The same Qwen2.5-0.5B-Instruct is already served on both layers, so this is the worked path. Bring up the KServe variant; the raw-vLLM Deployment is independent and stays at replicas:0.
  1. Confirm the gate + controller. kserve: true in config.yaml; the kserve group synced (cert-manager + KServe controller Healthy). The Gateway (serving/kserve/gateway.yaml, gatewayClassName: agentgateway) must exist for the ISVC URL to resolve.
  2. Use a custom-container predictor. serving/kserve/inferenceservice.yaml runs vLLM verbatim (container named kserve-container) instead of model+runtime. The model+runtime binding force-injects --model=/mnt/models and requires a storageUri + storage-initializer, which the HF-429 egress breaks (kserve.md §4-5). Keep --model=/models/qwen against the pre-staged kserve-model-cache PVC, or switch to the digest-pinned oci:// modelcar for big models (kserve-modelcar.md).
  3. Set an explicit limits.cpu. KServe defaults a cpu limit of 1 when unset; any requests.cpu>1 then makes the Deployment invalid and it never updates (kserve.md §3).
  4. Sync and validate through the gateway:
    argocd app sync kserve-demo
    kubectl -n kserve get isvc qwen-cpu                 # READY=True
    GW=$(kubectl -n kserve get gateway kserve-ingress-gateway -o jsonpath='{.status.addresses[0].value}')
    curl -s -H "Host: qwen-cpu-kserve.example.com" http://$GW/v1/models
    
  5. Re-point the tenant alias (optional). To route the LiteLLM alias to the KServe path instead of raw vLLM, change api_base in the model’s model_list entry (platform/litellm/values.yaml) to the predictor Service (http://qwen-cpu-predictor.kserve:80) or the gateway, then argocd app sync litellm. The tenant-facing alias and virtual keys are unchanged.
KServe gives native minReplicas:0 scale-to-zero; idle-pause a running predictor with the serving.kserve.io/stop annotation (kserve.md §8), not make vllm-down.

Move a model to llm-d

llm-d is a contained, advanced scale-out path, isolated in the llm-d namespace with its own gateway/GIE, not a replacement for the reference agentgateway+GIE path. serving/llm-d/llminferenceservice.yaml serves the same Qwen2.5-0.5B-Instruct with prefill/decode disaggregation and KV-aware routing.
  1. Enable + materialize: llm-d: true -> make resolve-groups && make root PROFILE=full so the llm-d Application exists (manual-sync, ServerSideApply=true for the large CRD).
  2. Confirm GPU capacity. Disaggregation = 1 prefill GPU + 1 decode GPU. On a single GPU (GPUS_ALL_REGIONS=1) only one pool schedules, so the disaggregation/KV-routing throughput win is not yet observable; the manifest demonstrates the mechanism. The throughput benchmark runs on the 2-GPU substrate (see serving/llm-d/README.md).
  3. Sync the path:
    argocd app sync llm-d
    kubectl -n llm-d get llminferenceservice qwen-llmd
    
Weights come from the hf://Qwen/Qwen2.5-0.5B-Instruct URI (KServe’s storage layer stages them), not a hand-wired PVC like raw vLLM. The router (scheduler: {} + route: {}) creates the bundled InferencePool + EPP and the HTTPRoute on the isolated llm-d-gateway.
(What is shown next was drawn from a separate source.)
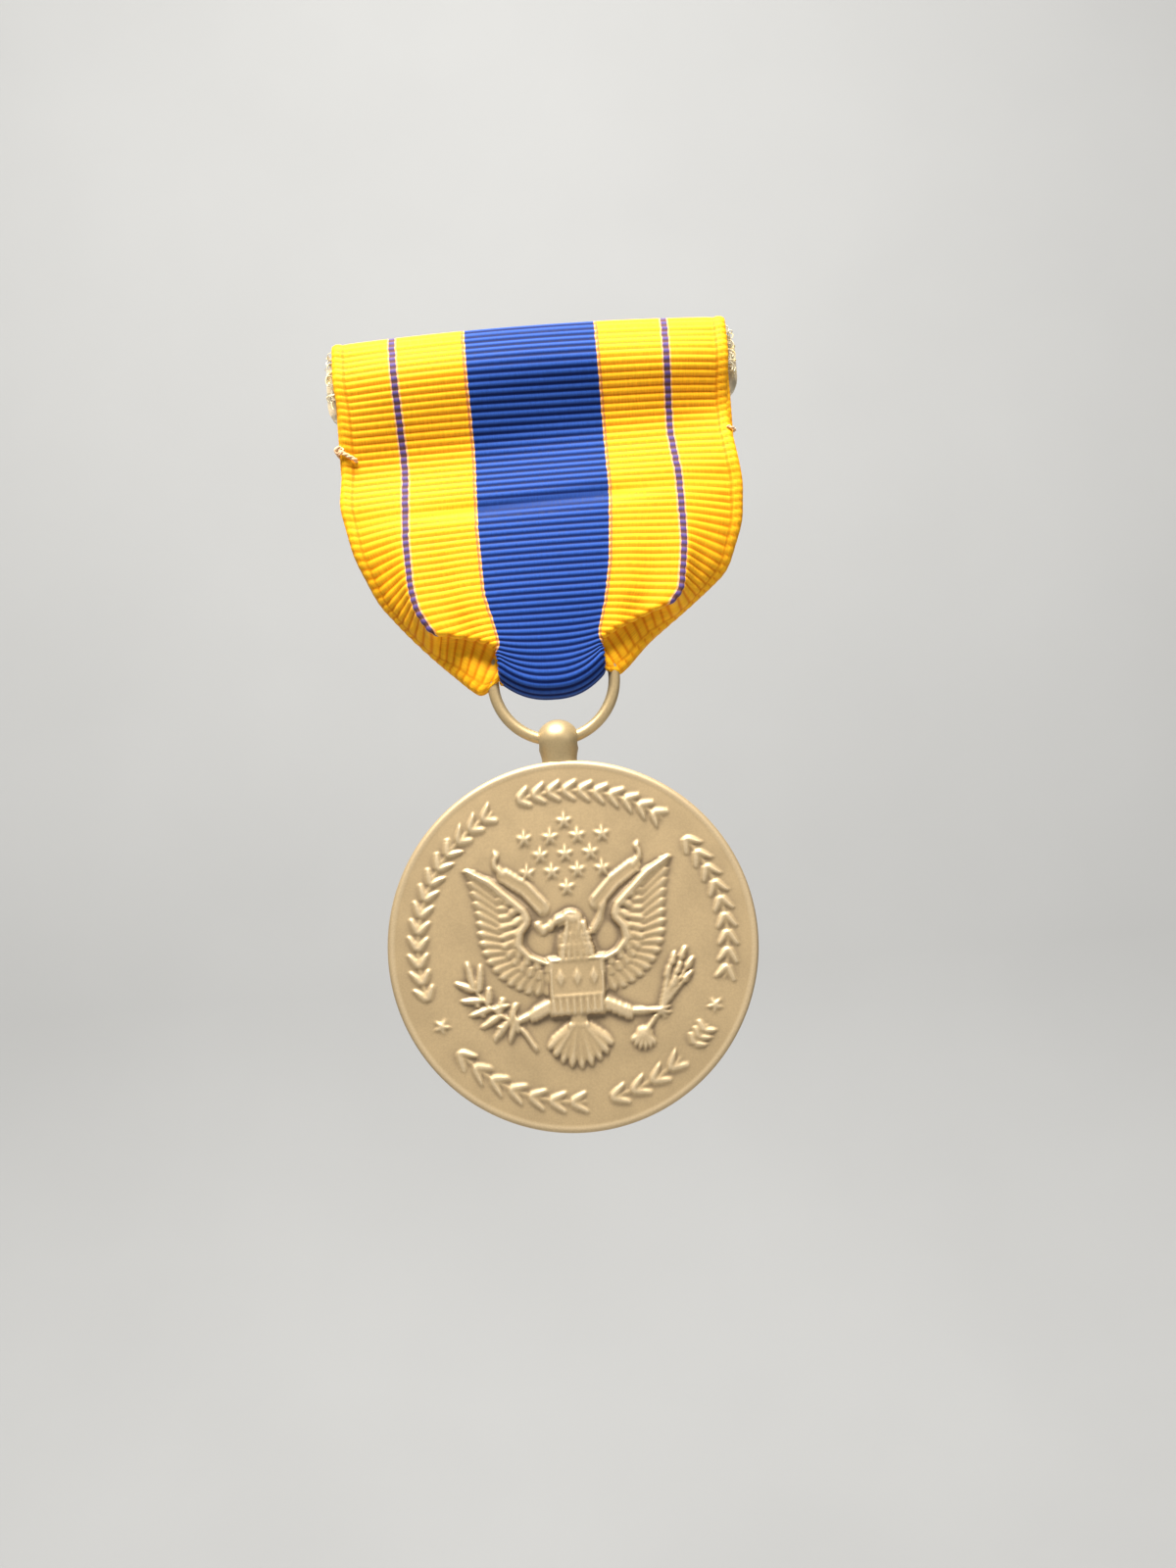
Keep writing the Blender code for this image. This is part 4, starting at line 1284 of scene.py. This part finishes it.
def reverse_heights():
    """A plain tablet inside a laurel wreath."""
    x, y = disc_grid(REVERSE_CELLS)
    relief = Relief(x, y)
    half_x = 5.5 / DISC_RADIUS
    half_z = 1.8 / DISC_RADIUS
    for side in (-1, 1):
        for step in range(15):
            angle = math.radians(-82 + step * 10.6)
            centre = np.array([math.cos(angle) * side, math.sin(angle)])
            ahead = np.array([-math.sin(angle) * side, math.cos(angle)])
            root = centre * 0.70
            relief.blade(root, root + ahead * 0.15 + centre * 0.09, 0.036, 0.16, 0.05, 0.3, 0.6)
            relief.blade(root, root + ahead * 0.15 - centre * 0.09, 0.036, 0.16, 0.05, 0.3, 0.6)
            relief.ridge([root, root + ahead * 0.13], 0.014, 0.14)
    relief.ridge([(-0.09, -0.74), (0.09, -0.66)], 0.022, 0.22)
    relief.ridge([(-0.09, -0.66), (0.09, -0.74)], 0.022, 0.24)
    corners = [(-half_x, -half_z), (half_x, -half_z), (half_x, half_z), (-half_x, half_z)]
    height = smoothed(relief.height, 1)
    tablet = Relief(x, y)
    tablet.plate(corners, REVERSE_DEPTH, 0.010)
    return x, y, np.maximum(height, tablet.height)


def medallion(metal):
    """The struck disc: both faces, a rounded rim and values for patina with painted shade in the
    hollows and for wear on the heights.
    """
    points, faces, wear_patina_and_shade, rims = [], [], [], []
    for front in (True, False):
        count = OBVERSE_CELLS if front else REVERSE_CELLS
        x, y, height = obverse_heights() if front else reverse_heights()
        radius = np.hypot(x, y)
        depth = field_profile(radius, front) - height
        scale = 2 if front else 1
        # Below its surroundings the relief is painted dark as patina and shade; above them and on the
        # rim it is rubbed bright
        cavity = height - smoothed(height, 7 * scale) + 0.5 * (height - smoothed(height, 40 * scale))
        rim_worn = 0.07 * ease(1 - 0.5 / DISC_RADIUS, 1 - 0.1 / DISC_RADIUS, radius)
        wear_patina_and_shade.append((cavity + rim_worn).ravel())
        shrink = DISC_RADIUS - RIM_ROUND
        across = x * shrink * (1 if front else -1)
        level = DISC_LOW[1] + depth if front else DISC_HIGH[1] - depth
        grid = np.stack([DISC_CENTRE[0] + across, level, DISC_CENTRE[2] + y * shrink], axis=2)
        start = len(points)
        points += list(grid.reshape(-1, 3))
        faces += grid_faces(count + 1, count + 1, start)
        rims.append([start + index for index in square_rim(count)])

    def round_off(rim, level, inward):
        """Rows that turn from a face over to the disc's edge."""
        out = (np.array([points[index] for index in rim]) - DISC_CENTRE) * (1, 0, 1)
        out /= np.linalg.norm(out, axis=1)[:, None]
        for step in range(1, RIM_STEPS + 1):
            angle = math.pi / 2 * step / RIM_STEPS
            row = DISC_CENTRE + out * (DISC_RADIUS - RIM_ROUND + RIM_ROUND * math.sin(angle))
            row[:, 1] = level + inward * RIM_ROUND * (1 - math.cos(angle))
            start = len(points)
            points.extend(row)
            wear_patina_and_shade.append(np.full(len(rim), 0.05))
            for index in range(len(rim)):
                other = (index + 1) % len(rim)
                faces.append((rim[index], rim[other], start + other, start + index))
            rim = range(start, len(points))
        return rim

    front_edge = round_off(rims[0], DISC_LOW[1], 1)
    back_edge = round_off(rims[1], DISC_HIGH[1], -1)
    # The coarser back rim starts one side of its square further on and runs the other way
    for index in range(len(back_edge)):
        a, b, c = (front_edge[(2 * index + step) % len(front_edge)] for step in range(3))
        d, e = (back_edge[REVERSE_CELLS - index - step] for step in range(2))
        faces += [(a, b, d), (b, c, e, d)]
    made = mesh_object("medallion_disc", points, faces, metal)
    fixed = bmesh.new()
    fixed.from_mesh(made.data)
    bmesh.ops.recalc_face_normals(fixed, faces=fixed.faces)
    fixed.to_mesh(made.data)
    fixed.free()
    add_value(made, "wear_patina_and_shade", np.concatenate(wear_patina_and_shade))
    return made


# ---------------------------------------------------------------- stage and camera

# The photo's view: degrees of tilt and roll, and the ring's centre in camera axes
VIEW_TILT = 4.2
VIEW_ROLL = 4.3
RING_IN_VIEW = (-3.0, 9.1, -138.2)
LENS = 36.4
SENSOR = 36.0


def photo_camera():
    """The photo's camera, placed by where the ring stands in its view."""
    data = bpy.data.cameras.new("camera")
    data.sensor_fit = "VERTICAL"
    data.sensor_height = SENSOR
    data.lens = LENS
    data.clip_start = 0.01
    data.clip_end = 10
    camera = bpy.data.objects.new("camera", data)
    tilt = Matrix.Rotation(math.radians(90 + VIEW_TILT), 3, "X")
    turn = tilt @ Matrix.Rotation(math.radians(-VIEW_ROLL), 3, "Z")
    camera.rotation_euler = turn.to_euler()
    camera.location = (Vector(RING_CENTRE) - turn @ Vector(RING_IN_VIEW)) * MM
    bpy.context.scene.collection.objects.link(camera)
    bpy.context.scene.camera = camera


def pale_paint():
    """Matt grey paint, very slightly cloudy."""
    paint = Finish("pale_backdrop")
    cloud = paint.noise(paint.place(), 0.01, 3.0)
    paint.surface(
        Base_Color=paint.mix(cloud, (0.33, 0.33, 0.325), (0.36, 0.36, 0.355)),
        Roughness=0.9,
        Specular_IOR_Level=0.1,
    )
    return paint.material


def backdrop():
    """A pale floor that curves up into a wall well behind the medal."""
    floor_z, wall_y, bend, half = -300.0, 620.0, 220.0, 1500.0
    profile = [(-1200.0, floor_z), (wall_y - bend, floor_z)]
    for step in range(1, 17):
        angle = math.pi / 2 * step / 16
        rise = bend * (1 - math.cos(angle))
        profile.append((wall_y - bend + bend * math.sin(angle), floor_z + rise))
    profile.append((wall_y, 1400.0))
    points = []
    for y, z in profile:
        points += [(-half, y, z), (half, y, z)]
    made = mesh_object("backdrop", points, grid_faces(len(profile), 2), pale_paint())


def area_light(name, place, target, size, power, colour):
    """A rectangular lamp that faces its target; places and sizes in metres."""
    data = bpy.data.lights.new(name, "AREA")
    data.shape = "RECTANGLE"
    data.size, data.size_y = size
    data.energy = power
    data.color = colour
    lamp = bpy.data.objects.new(name, data)
    lamp.location = place
    lamp.rotation_euler = (Vector(target) - Vector(place)).to_track_quat("-Z", "Y").to_euler()
    bpy.context.scene.collection.objects.link(lamp)


def studio_light():
    """A window high in front, with a weak fill, an overhead lamp and a dim room."""
    world = bpy.data.worlds.new("studio")
    world.use_nodes = True
    background = world.node_tree.nodes["Background"]
    background.inputs["Color"].default_value = (0.93, 0.95, 1.0, 1)
    background.inputs["Strength"].default_value = 0.15
    bpy.context.scene.world = world
    target = (0.0, 0.0, -0.03)
    area_light("window", (-0.10, -0.34, 0.66), target, (0.50, 0.34), 25.5, (1.0, 0.985, 0.96))
    area_light("fill", (0.50, -0.45, 0.05), target, (0.5, 0.6), 0.7, (0.95, 0.97, 1.0))
    area_light("overhead", (0.05, 0.25, 0.70), target, (0.5, 0.4), 3.0, (1.0, 0.99, 0.97))


# ---------------------------------------------------------------- everything


def finish_hardware():
    """Give each brass and steel part of the brooch its metal."""
    brass = sheet_metal("brooch_brass_finish", (0.70, 0.60, 0.42), (0.48, 0.37, 0.22), 0.34)
    nickel = sheet_metal("pin_nickel_finish", (0.62, 0.60, 0.56), (0.40, 0.36, 0.30), 0.22)
    for node, metal in (
        ("brooch_plate", brass),
        ("pin_hinge_bracket", brass),
        ("pin_hinge_rivet", brass),
        ("catch_housing", brass),
        ("catch_lock", brass),
        ("pin_stem", nickel),
    ):
        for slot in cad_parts[node].material_slots:
            slot.material = metal


# Dark, middle and bright colours; the medallion's dark one is patina with painted shade in its hollows
RING_BRONZE = ((0.30, 0.21, 0.11), (0.50, 0.37, 0.19), (0.6, 0.48, 0.3))
MEDAL_BRONZE = ((0.20, 0.140, 0.078), (0.44, 0.318, 0.168), (0.54, 0.41, 0.24))


def build():
    """Make every piece in place of its CAD part, attach it to its body, and set the stage."""
    silk = ribbon_silk()
    thread = sewing_thread()
    ring_metal = bronze("ring_bronze_finish", *RING_BRONZE, 0.40, worn_relief=False)
    disc_metal = bronze("medal_bronze_finish", *MEDAL_BRONZE, 0.49, worn_relief=True)

    cloth, length = ribbon(silk)
    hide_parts("ribbon_brooch_wrap", "ribbon_turned_end", "ribbon_drape")
    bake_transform(cloth)
    frayed_edges(loose_fibre())
    sewn = edge_tacks(thread) + seam_stitches(thread)
    for piece in sewn:
        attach(piece, "drape")

    for make, metal, node, slot, body in (
        (suspension_ring, ring_metal, "suspension_ring", "ring_bronze", "ring"),
        (suspension_ball, ring_metal, "suspension_ball", "ring_bronze", "pendant"),
        (medallion, disc_metal, "medallion", "medal_bronze", "pendant"),
    ):
        piece = make(metal)
        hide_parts(node)
        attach(piece, body)
    finish_hardware()
    backdrop()
    studio_light()
    photo_camera()
    bpy.context.scene.view_settings.view_transform = "Standard"


build()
Switching back / tearing down a layer

Layers are independent, so “switching off” a layer is scaling its workload to $0 and (optionally) re-pointing the LiteLLM alias back:
make vllm-down                                          # raw vLLM -> $0 (releases the GPU node)
kubectl -n kserve annotate isvc qwen-cpu serving.kserve.io/stop=true --overwrite   # KServe idle-pause
argocd app delete llm-d --yes                          # drop the llm-d path
To remove a whole layer’s Applications, disable its feature flag (make resolve-groups) or delete its catalog group; full ordered teardown (Gateways before the cluster to avoid orphaned LBs) is in teardown.md.